Overview of CalTeach
CalTeach, also known as the Science and Mathematics Initiative (SMI), is a UC system-wide program. The purpose of CalTeach is to recruit and mentor undergraduates who are interested in becoming great K-12 teachers in science and mathematics. CalTeach consists of a sequence of courses and experiences — including time in K-12 classrooms. In this way, CalTeach hopes to help address the shortage of highly qualified elementary and secondary teachers in California.
The CalTeach 1 (CaT1) courses, ED 128 and ED 129, introduce prospective teachers to the teaching and learning of mathematics and science in the elementary grades. As a part of CaT1, undergraduates work in local classrooms with mentor teachers, where they experience the learning of mathematics and science firsthand. These courses are part of the Elementary Track of the Minor in Science and Mathematics Education. IF YOU ARE A LOWER DIVISION STUDENT, PLEASE EMAIL THE INSTRUCTOR FOR AN ADD CODE.

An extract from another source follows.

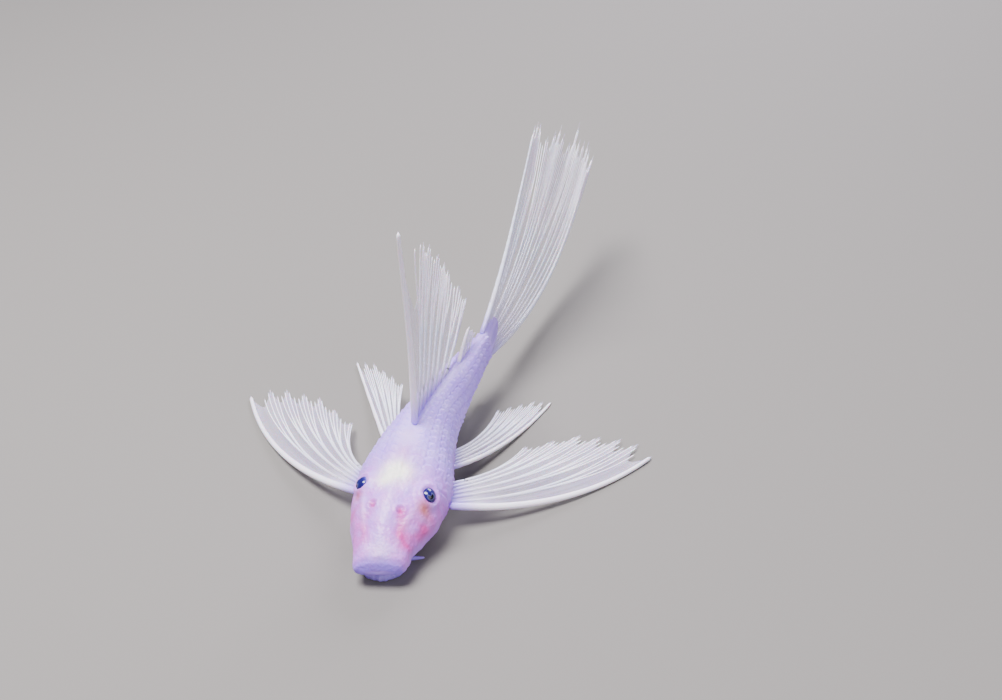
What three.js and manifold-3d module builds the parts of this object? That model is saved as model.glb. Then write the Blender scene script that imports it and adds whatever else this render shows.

The CaT2 courses, ED 130 and ED 131, look at the teaching and learning of mathematics or science in junior high and high school. Once again, UCSB relies on the expertise of local mentor teachers to provide vital classroom experience. These courses are part of the Secondary Track of the Minor in Science and Mathematics Education. IF YOU ARE A LOWER DIVISION STUDENT, PLEASE EMAIL THE INSTRUCTOR FOR AN ADD CODE.
The full series of courses can be seen on the Undergrad CalTeach Coursework page.
Minor in Science and Mathematics Education
The popular Minor in Science and Mathematics Education allows undergraduates to gain a deep understanding of mathematics and science education. There are two tracks: the Elementary (grades K-8) Track and the Secondary (grades 7-12) Track. Coursework for the each track includes CaT1 or CaT2 courses, two general education courses, and two disciplinary-specific courses.
It is a goal of CalTeach that UCSB undergraduates, once they graduate, will apply to excellent teacher education programs, such as the Teacher Education Program at UCSB's Gevirtz School.